Im gonna take some temps from my tyco 440x2 i will post them.Cause im curious about this to.What tricks are there for making them run cooler ?


----------



## Hornet (Dec 1, 2005)

I've seen 200F with a stock arm,and 344F with a BSRT custom arm in a R/O car,but on average about 140 to 160 is common in a SS car,and between 160 and 205F isn't uncommon with the upper R/O cars


----------



## jamiestang (Dec 15, 2006)

I just ran a tyco 440x2 for 3 minutes temp only went up to 108 then thermometer said high.I guess ill have to go buy a thermometer that reads higher


----------



## mtyoder (Jan 3, 2004)

Some run hotter than others obviously. If the car drags the rails like some of ours do they get pretty hot. Then there's gear ratio and track layout.
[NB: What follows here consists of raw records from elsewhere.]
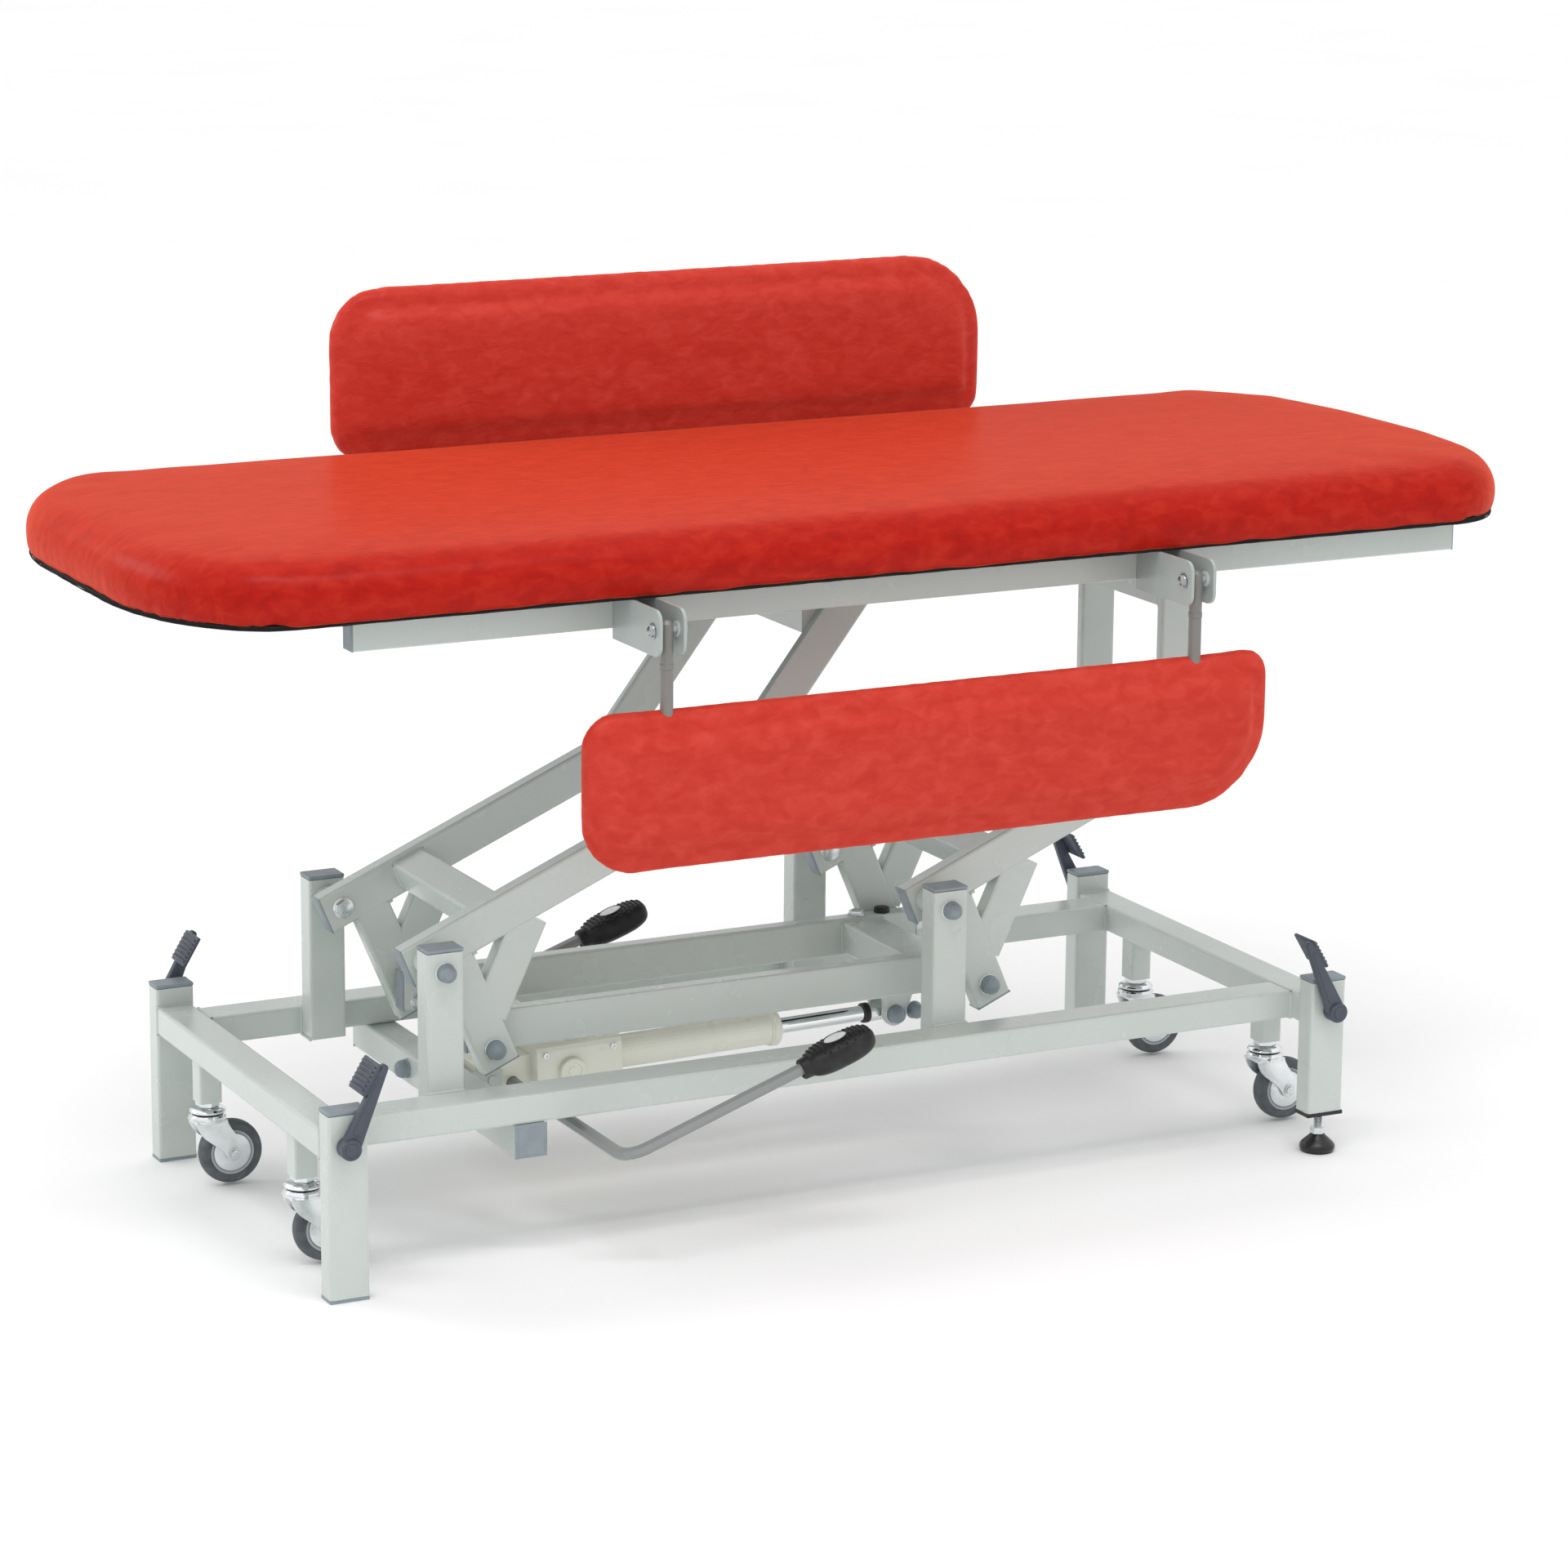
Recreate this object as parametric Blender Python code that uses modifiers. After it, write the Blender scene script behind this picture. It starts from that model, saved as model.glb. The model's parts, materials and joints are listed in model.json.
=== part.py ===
"""Height-adjustable hygiene table on a castor base, with two fold-down padded side rails.

Metres, +Z up. The origin is on the floor, midway between the ends and the sides of the table:
+X runs towards the end that the lifting arms point to, and -Y is the front.
Run with: blender --background --python part.py
"""

import math

import bmesh
import bpy
from mathutils import Matrix, Vector

# Overall layout. X is measured from the outer face of the left legs until LEFT is added.
LEFT = -0.740
BASE_LENGTH = 1.410
BASE_HALF_WIDTH = 0.3145
RIGHT = LEFT + BASE_LENGTH
GAP = 0.0003

# Base frame tubes.
LEG_X = 0.0509
LEG_Y = 0.0314
LEG_TOP = 0.2363
CAP_HEIGHT = 0.0047
SHORT_LEG_BOTTOM = 0.0512
TUBE_CORNER = 0.0035
RAIL_BOTTOM = 0.1716
RAIL_TOP = 0.2083
END_RAIL_X = 0.0480
LONG_RAIL_OUTER_Y = 0.2612
LONG_RAIL_INNER_Y = 0.2098
UPRIGHT_X = 0.0484
UPRIGHT_INNER_Y = 0.1763
UPRIGHT_TOP = 0.3872
CROSS_TUBE_X = (LEFT + 0.262, LEFT + 0.304)
CROSS_TUBE_BOTTOM = 0.1296

# Lifting linkage: two equal cranked arm frames make a parallelogram with the top frame.
ARM_PIVOTS_X = (LEFT + 0.1945, LEFT + 0.8850)
ARM_PIVOT_Z = 0.358
ARM_ANGLE = math.radians(23.2)
ARM_LENGTH = 0.4195
ARM_END = 0.024
ARM_WIDTH = 0.050
ARM_OUTER_Y = 0.1475
ARM_INNER_Y = 0.1225
CRANK = (0.0910, -0.1240)
CRANK_LEG_ANGLE = math.radians(113.2)
BRACE_ANGLE = math.radians(65.0)
BRACE_POINT = (0.1025, -0.0437)
ARM_TIE_AT = 0.104
BOLT_R = 0.006
BOLT_HOLE_R = 0.0064
BOSS_R = 0.017

# Link frame that drives both cranks.
LINK_OUTER_Y = 0.1145
LINK_INNER_Y = 0.0895
LINK_Z = (0.222, 0.272)
LINK_END = 0.022

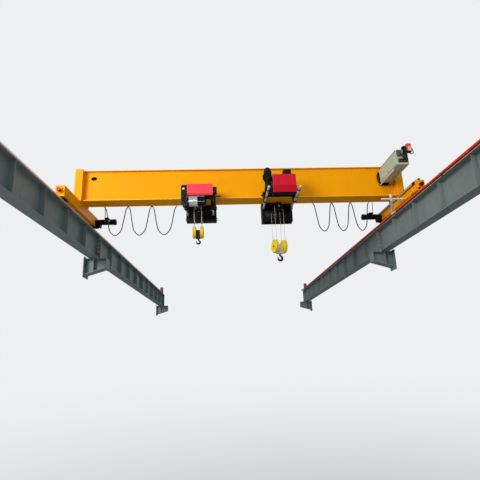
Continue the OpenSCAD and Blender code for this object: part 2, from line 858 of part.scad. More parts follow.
// A rope fall between two points that share one X
module fall(x, low, high) {
    d = high - low;
    translate([x, low[0], low[1]]) rotate([-atan2(d[0], d[1]), 0, 0]) cylinder(d = rope_d, h = norm(d));
}

// A rope drum along X from 0 to l, wound with rope over its first part, with a journal at each end
journal_d = 60;
journal_l = 30;
module drum(l, d, wound_l) {
    turns = 12;
    pitch = wound_l / turns;
    depth = 7;
    bare = 4;
    end_w = 12;
    r = d / 2;
    root = r - depth;
    wound = [for (k = [0 : turns - 1]) each
        [[root, end_w + pitch * k], [r, end_w + pitch * (k + 0.5)]]];
    rotate([0, 90, 0]) rotate_extrude(convexity = 4)
        polygon(concat(
            [[0, -journal_l], [journal_d / 2, -journal_l], [journal_d / 2, 0], [r, 0], [r, end_w - 1]],
            wound,
            [[root, end_w + wound_l], [root - bare, end_w + wound_l + 2], [root - bare, l - end_w],
                [r, l - end_w], [r, l]],
            [[journal_d / 2, l], [journal_d / 2, l + journal_l], [0, l + journal_l]]
        ));
}

// Bottom blocks. These modules start at the middle of the sheave axis
pin_d = 50;
shank_d = 42;
guard_wall = 22;
// A sheave guard: a disc with a cavity for its sheave and a slot in its top for the ropes
module sheave_guard(x, w, d, fall_r) {
    half = 17;
    slot_z = d / 5;
    difference() {
        rod_x(x - w / 2, x + w / 2, 0, 0, d);
        rod_x(x - half, x + half, 0, 0, d - 2 * guard_wall);
        block([x - half, -fall_r - rope_d, slot_z], [x + half, fall_r + rope_d, d]);
        rod_x(x - w / 2 - 1, x + w / 2 + 1, 0, 0, pin_d + 2 * run_fit);
    }
}

// Two grooved sheaves on their pin, with the cross head between the guards
module sheaves(x, guard_w, fall_r, head_low) {
    half_w = 13;
    flank = 12;
    root_w = 3;
    head_half = x - guard_w / 2 - eps;
    head_t = 45;
    head_high = 60;
    root = fall_r - rope_d / 2 - eps;
    for (s = [-x, x]) translate([s, 0, 0]) rotate([0, 90, 0]) rotate_extrude()
        polygon([[0, -half_w], [root + flank, -half_w], [root, -root_w], [root, root_w],
            [root + flank, half_w], [0, half_w]]);
    rod_x(-x - guard_w / 2 - 6, x + guard_w / 2 + 6, 0, 0, pin_d);
    difference() {
        block([-head_half, -head_t, head_low], [head_half, head_t, head_high]);
        translate([0, 0, head_low - 1]) cylinder(d = shank_d + 2 * run_fit, h = head_high);
    }
}

// A forged hook with its throat centre on the axis: neck, arc and point, swept as one bar
hook_sides = 12;
hook_steps = 15;
function hook_share(i) = i / hook_steps;
function hook_arc(r, i) = let (a = 100 + 275 * hook_share(i)) [-r * cos(a), 0, r * sin(a)];
function hook_radius(t, i) = t / 2 * (0.75 + 0.35 * sin(180 * hook_share(i)) - 0.35 * pow(hook_share(i), 3));

module forged_hook(shank_z, r, t) {
    centre_z = shank_z - t / 2 - r;
    arc = [for (i = [0 : hook_steps]) hook_arc(r, i) + [0, 0, centre_z]];
    tip = arc[hook_steps] + [-0.12 * r, 0, 0.4 * r];
    neck = [[0, 0, shank_z + t / 2], [0, 0, shank_z - t / 8]];
    radii = concat([0.38 * t, 0.38 * t], [for (i = [0 : hook_steps]) hook_radius(t, i)], [0.12 * t]);
    swept(concat(neck, arc, [tip]), radii, [0, 1, 0], hook_sides);
}

module hook_body(head_low, r, t) {
    drop = 25;
    grip = 55;
    translate([0, 0, head_low - drop]) cylinder(d = shank_d, h = drop + grip);
    forged_hook(head_low - drop, r, t);
}

// Left hoist
left_drum_y = -420;
left_drum_z = -175;
left_drum_x0 = -245;
left_drum_x1 = 150;
left_gear_x0 = -405;
left_gear_x1 = -260;
left_front = -560;
left_top = 195;
left_under = -330;
left_post_x0 = 280;
left_post_x1 = 400;
left_fall_x = 88;
left_fall_r = 100;
left_guard_w = 76;
left_tangent = left_drum_y + left_drum_d / 2 + eps + rope_d / 2;
left_block = [-35, left_tangent + left_fall_r, -875];
left_equalizer_z = -200;

left_anchor_z = -110;
right_anchor_z = -220;
right_anchor_y = 195;
socket = [30, 26, 60];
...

I think my cars get hotter on our oval than on the road courses, but we don't run road coarse very often though. As far as temp. I don't have a clue.


----------



## jamiestang (Dec 15, 2006)

Does quad magnets help the tyco arm run cooler ?


----------



## jamiestang (Dec 15, 2006)

jamiestang said:


> I just ran a tyco 440x2 for 3 minutes temp only went up to 108 then thermometer said high.I guess ill have to go buy a thermometer that reads higher


 tryed with new digital thermometer it goes up to 500 degress ran tyco 44ox2 35 laps and temp read 117 degress and patriot storm 5 laps 98 degress


----------



## Mike(^RacerX^) (Mar 15, 2003)

jamiestang said:


> tryed with new digital thermometer it goes up to 500 degress ran tyco 44ox2 35 laps and temp read 117 degress and patriot storm 5 laps 98 degress



For out of the package bang for the buck,the Storm is my favorite chassis.I got a bunch of new rollers in,and out of the package,they were all quite fast,and all very close to each other in lap times.

But,once you start lowering it to the rails,and changing gear ratios,be careful,they get HOT.

I have a couple of G3's with spinner spud arms and poly traction magnets.After 20 or so laps,you could light a cigarette off the arm,but she keeps on a goin'.

The trick I guess is to find the right balance.

I also found out this week in my armature de/re wind study that I did down here,that the gauge of wire makes a dif in the heat as well.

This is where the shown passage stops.